A foul never costs you a ball — but it helps your opponents. That is exactly why clean play pays off.

What counts as a foul

A foul is, in particular: pocketing the cue ball (a scratch), the cue ball leaving the table, hitting no ball at all, hitting one of your own balls first, or — after contact — pocketing nothing while no ball reaches a cushion. Double hits and push shots are fouls too.

The penalty for a foul

★ Our fix

The penalty for a foul depends only on where the cue ball ends up:

The cue ball left the playing area — potted, off the table, or a foul on the break. The next player takes the cue ball in hand and places it anywhere (behind the head string after a break foul).

The cue ball stayed on the table — no contact, first contact with one of your own balls, or nothing potted and no ball reaching a cushion after contact. The cue ball stays where it lies and the next player gets two shots (reposition the cue ball with the first, only pot on the second).
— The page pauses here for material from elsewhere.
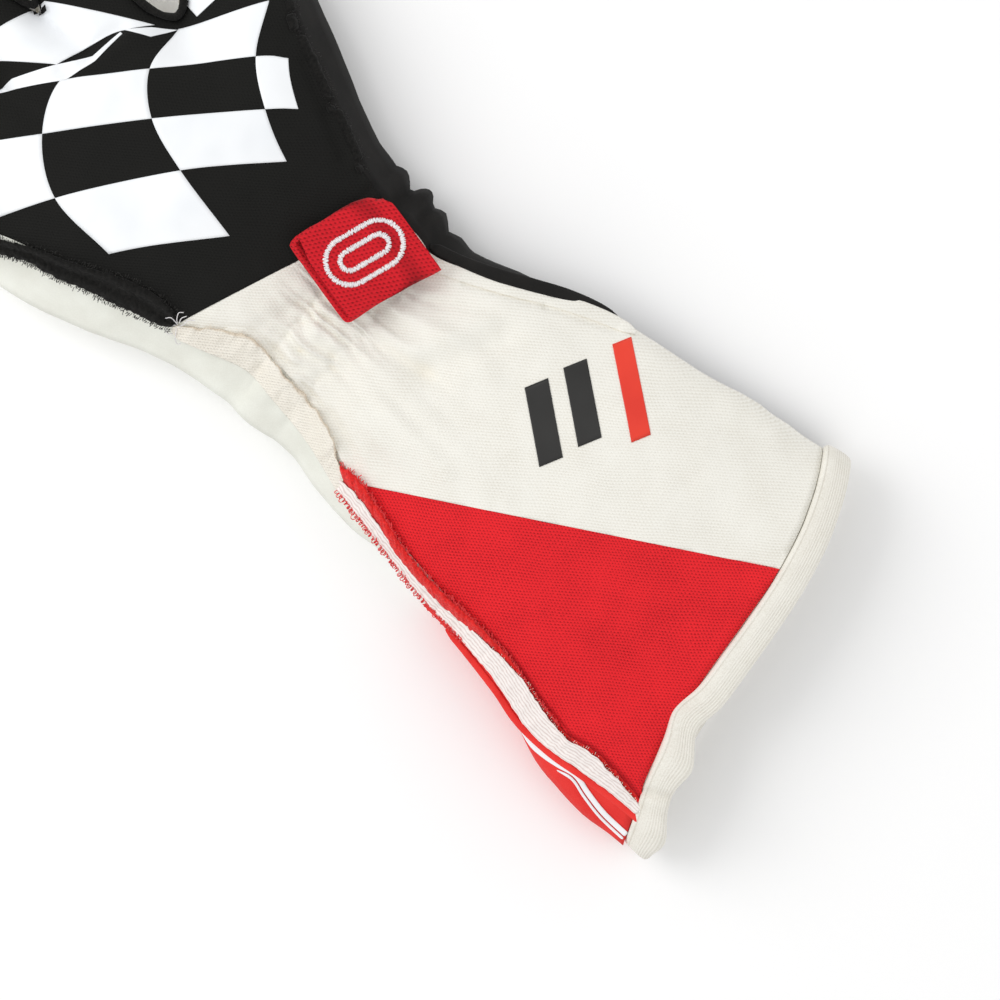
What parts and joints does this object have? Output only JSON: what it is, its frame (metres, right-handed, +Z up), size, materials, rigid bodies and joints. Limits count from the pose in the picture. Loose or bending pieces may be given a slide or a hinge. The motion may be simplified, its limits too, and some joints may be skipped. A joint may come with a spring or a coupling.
{
  "type": "left-hand racing glove",
  "caption": "Left-hand racing glove lying palm down, with a flared cuff, outside seams and a webbing tab at the wrist.",
  "frame": {"origin": "centre of the bounding box, on the surface that the glove lies on", "axes": "+Y from the cuff to the fingertips, +X towards the thumb, +Z up from the palm to the back of the hand"},
  "size_m": [0.144, 0.3406, 0.0322],
  "materials": {
    "black_knit": "fine black knit",
    "cream_knit": "fine cream knit",
    "red_knit": "fine red knit",
    "black_suede": "black suede",
    "cream_suede": "cream suede",
    "red_suede": "red suede",
    "ribbed_tape": "ribbed cream tape",
    "red_webbing": "knitted red webbing"
  },
  "bodies": {
    "root": {"back_panel": "black_knit", "cuff_back": "cream_knit", "cuff_wedge": "red_knit", "palm_panel": "black_suede", "side_panel": "cream_suede", "side_wedge": "red_suede", "gusset_little_ring": "cream_knit", "gusset_ring_middle": "cream_knit", "gusset_middle_index": "cream_knit", "gusset_index_thumb": "cream_knit", "hand_seam": "black_knit", "wrist_seam": "cream_knit", "cuff_seam_outer": "red_suede", "cuff_seam_lining": "cream_knit", "cuff_seam_inner": "red_knit", "radial_cuff_seam": "cream_knit", "radial_hand_seam": "black_knit", "seam_little_ring": "black_knit", "seam_ring_middle": "black_knit", "seam_middle_index": "black_knit", "seam_index_thumb": "black_knit", "cuff_binding": "ribbed_tape", "wrist_tab": "red_webbing"}
  },
  "joints": []
}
Numbered balls potted on the fouling shot stay down, and a foul returns no ball to anyone — only the cue ball comes back, and only when it left the playing area. Balls return solely when a player sinks their own ball (see “When you sink your own ball”).

Where returned balls go

★ Our fix

A returned ball goes on the foot spot. If it is occupied, place it just behind it on the long string toward the foot rail, at the first free spot.

Elimination and winning

When you are eliminated

★ Our fix

You are out the instant you have zero of your own balls on the table. Balls pocketed on a single shot count simultaneously — the shot finishes first, then eliminations are checked. This applies to you too: if you sink your own last ball, you are out — even if you did it with your own cue.

Who wins

★ Our fix

As soon as, after a shot settles, exactly one player has any balls left, that player wins immediately. No need to clear anything further.

Clearing the whole table in one shot

★ Our fix

If a single shot pockets all remaining opponents' last balls at once (leaving only yours), you win.
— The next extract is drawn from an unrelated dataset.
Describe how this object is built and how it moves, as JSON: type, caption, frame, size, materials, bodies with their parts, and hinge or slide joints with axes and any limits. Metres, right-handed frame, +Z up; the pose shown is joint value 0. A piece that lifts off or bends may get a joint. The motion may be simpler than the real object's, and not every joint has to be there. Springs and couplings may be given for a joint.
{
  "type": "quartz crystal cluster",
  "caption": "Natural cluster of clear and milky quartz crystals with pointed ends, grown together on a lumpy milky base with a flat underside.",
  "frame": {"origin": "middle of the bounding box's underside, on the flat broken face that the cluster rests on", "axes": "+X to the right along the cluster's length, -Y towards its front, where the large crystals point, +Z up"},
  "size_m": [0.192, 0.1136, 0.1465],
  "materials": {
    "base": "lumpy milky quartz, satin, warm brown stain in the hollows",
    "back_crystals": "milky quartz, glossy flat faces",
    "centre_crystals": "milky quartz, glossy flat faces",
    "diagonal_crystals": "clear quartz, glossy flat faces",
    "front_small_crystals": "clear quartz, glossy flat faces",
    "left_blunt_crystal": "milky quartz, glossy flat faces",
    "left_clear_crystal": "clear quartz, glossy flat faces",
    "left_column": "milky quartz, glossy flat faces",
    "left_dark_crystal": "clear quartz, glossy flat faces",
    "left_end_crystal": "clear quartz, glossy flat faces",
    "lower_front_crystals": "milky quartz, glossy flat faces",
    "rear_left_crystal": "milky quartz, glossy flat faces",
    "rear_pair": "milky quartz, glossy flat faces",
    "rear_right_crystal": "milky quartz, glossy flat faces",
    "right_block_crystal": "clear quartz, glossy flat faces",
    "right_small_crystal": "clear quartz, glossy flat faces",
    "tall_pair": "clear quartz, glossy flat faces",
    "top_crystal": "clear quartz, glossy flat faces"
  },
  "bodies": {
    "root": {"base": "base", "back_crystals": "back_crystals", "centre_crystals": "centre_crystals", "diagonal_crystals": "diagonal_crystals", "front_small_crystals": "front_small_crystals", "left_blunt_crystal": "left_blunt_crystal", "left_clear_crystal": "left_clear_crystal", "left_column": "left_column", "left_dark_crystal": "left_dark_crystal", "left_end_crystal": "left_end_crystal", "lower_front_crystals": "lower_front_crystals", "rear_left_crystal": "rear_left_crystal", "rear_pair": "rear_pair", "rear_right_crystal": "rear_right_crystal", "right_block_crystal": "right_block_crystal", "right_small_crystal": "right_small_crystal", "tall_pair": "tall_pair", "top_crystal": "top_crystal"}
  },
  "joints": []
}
When one shot knocks out several players

★ Our fix

After the shot, count the players who still have at least one of their own balls. If one remains, they win. If two or more remain, play continues: the eliminated are out (for now) and the turn passes to the next surviving player in group order. You keep shooting only if the shot was legal, pocketed at least one opponent ball, and you did not eliminate yourself.

Stalemate

★ Our fix

If all three agree the game is going nowhere (endless safeties, say), re-rack. The new break goes to the next player in group order after whoever broke last. Groups stay the same.
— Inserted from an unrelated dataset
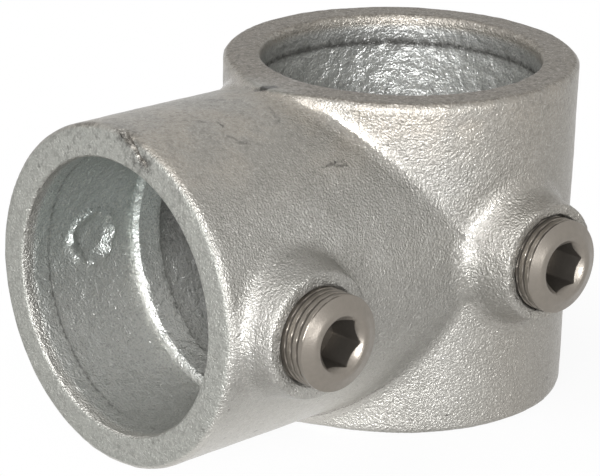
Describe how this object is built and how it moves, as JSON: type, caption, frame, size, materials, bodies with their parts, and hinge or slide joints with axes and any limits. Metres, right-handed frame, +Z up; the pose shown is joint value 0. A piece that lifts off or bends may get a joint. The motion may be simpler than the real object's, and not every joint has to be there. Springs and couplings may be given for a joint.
{
  "type": "tube clamp tee fitting",
  "caption": "Galvanised cast-iron tee that joins a tube's end at a right angle to the side of a through tube, both held by hexagon-socket set screws.",
  "frame": {"origin": "the point where the axis of the through sleeve and the axis of the socket cross", "axes": "+Z up along the through sleeve, -Y along the socket and out of its mouth, +X towards the two set screws"},
  "size_m": [0.0742, 0.0996, 0.0614],
  "materials": {
    "galvanised_casting": "hot-dip galvanised as-cast surface, satin with an orange-peel grain",
    "set_screw_steel": "hardened steel, machined, lightly oiled"
  },
  "bodies": {
    "casting": {"tee_casting": "galvanised_casting"},
    "sleeve_screw": {"sleeve_set_screw": "set_screw_steel"},
    "socket_screw": {"socket_set_screw": "set_screw_steel"}
  },
  "joints": [
    {"name": "sleeve_screw_travel", "type": "slide", "parent": "casting", "child": "sleeve_screw", "axis": [1, 0, 0], "range_m": [-0.00515, 0.006]},
    {"name": "socket_screw_travel", "type": "slide", "parent": "casting", "child": "socket_screw", "axis": [1, 0, 0], "range_m": [-0.00335, 0.0045]}
  ]
}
What we changed vs. classic cut-throat

Classic cut-throat is fun, but it leaves a lot of situations unresolved. Here is a summary of where we made a firm call. These are exactly the rules we are most curious whether you play the same way.

Groups are assigned up front

★ Our fix

No claiming a group by the first pot. Draw before the break, fixed for the game.

Your own ball counts, but you do not continue

★ Our fix

A sunk own-ball stays down, your turn ends, and the opponent before you gets one ball back.

Foul = ball in hand or two shots

★ Our fix

We unified the foul penalty around the cue ball: if it leaves the playing area the next player gets ball in hand; if it stays on the table, they get two shots. No ball is returned for a foul.

The table state decides, not who shot

★ Our fix

Balls from one shot fall simultaneously; the resulting table state decides. Clear all opponents and you win.

One-page cheat sheet

A quick reference for when the table starts arguing.

  • 3 players, 15 balls, 3 groups: 1–5, 6–10, 11–15.
  • Groups are drawn before the break and never change.
  • Sink opponents, protect your own. Last with a ball on the table wins.
  • Keep shooting while every shot pockets an opponent ball.
  • Own ball: it stays down, your turn ends, the opponent before you gets a ball back.
  • Foul: cue ball off the area → ball in hand; cue ball on the table → two shots.
  • Zero of your own balls = out — you return when the opponent after you sinks their own ball.
  • Balls from one shot fall at once — the table state decides.